Discussions about HPLC, CE, TLC, SFC, and other "liquid phase" separation techniques.

4 posts Page 1 of 1
Hi,

What would the industry specification on 'Mass Balance'.

We are working on a new method and from what we have see there is a difference of 2.42% (w/w) between the main peak and its impurities. Is this difference acceptable or are there limits to decide if something is in mass balance?

Thanks

K

So what you are saying is that you have a label claim assay result of about say 98% but your impurities % w/w of 4.5%. Is this correct or is it the other way round.

Assuming you are basing your analysis on % w/w results have you worked out response factors for your individual impurities (assuming you have them to hand?).

My gut feeling feeling is that mass balance discrepancies of between 2-5% are perfectly acceptable. Anything over 10% then I'd start to worry. Not sure if there is any definitive guidance on this topic within the FDA or ICH. There might well be, but it may be called something else other than "mass balance".

Any other thoughts / comments on this?

I know of no guidance given anywhere for mass balance.

I agree with Rob; a 2.5% dicrepency (high or low) is not significant.

Regards,
Dan

Most of the time the "mass balance" in degradation studies does not correlate due to several reasons.

One often assumes, that the percent of degradant formed corresponds to the percent parent drug degraded.
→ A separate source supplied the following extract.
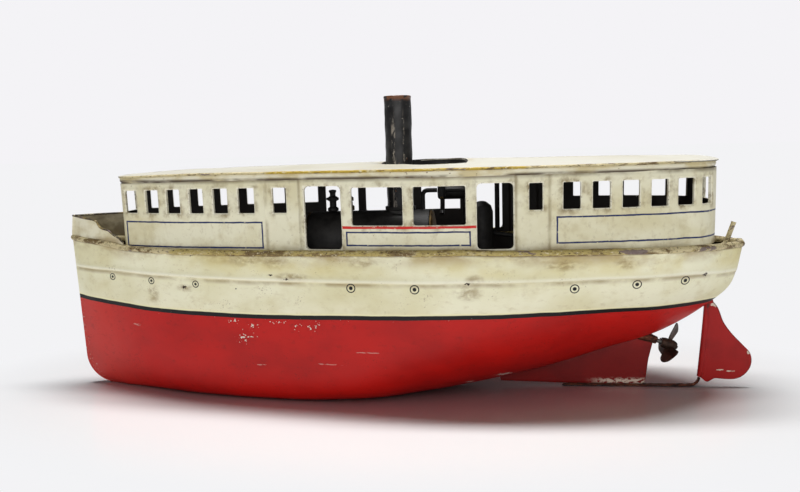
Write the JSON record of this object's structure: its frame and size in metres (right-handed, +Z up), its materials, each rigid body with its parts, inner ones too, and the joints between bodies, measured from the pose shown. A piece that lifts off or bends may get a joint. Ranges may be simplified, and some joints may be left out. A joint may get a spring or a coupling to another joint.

This assumption would be invalid , if,

1The degradant had a molecular weight that differed significantly from that of the parent drug.
2.Difference in UV response factor.
3.Generation of Non-UV active impurities including gases .
4. Method not capable of detecting all impurities due to non-elution or different UV max for impurities.

we normally make attampt to correlate mass balance and include results in stress testing.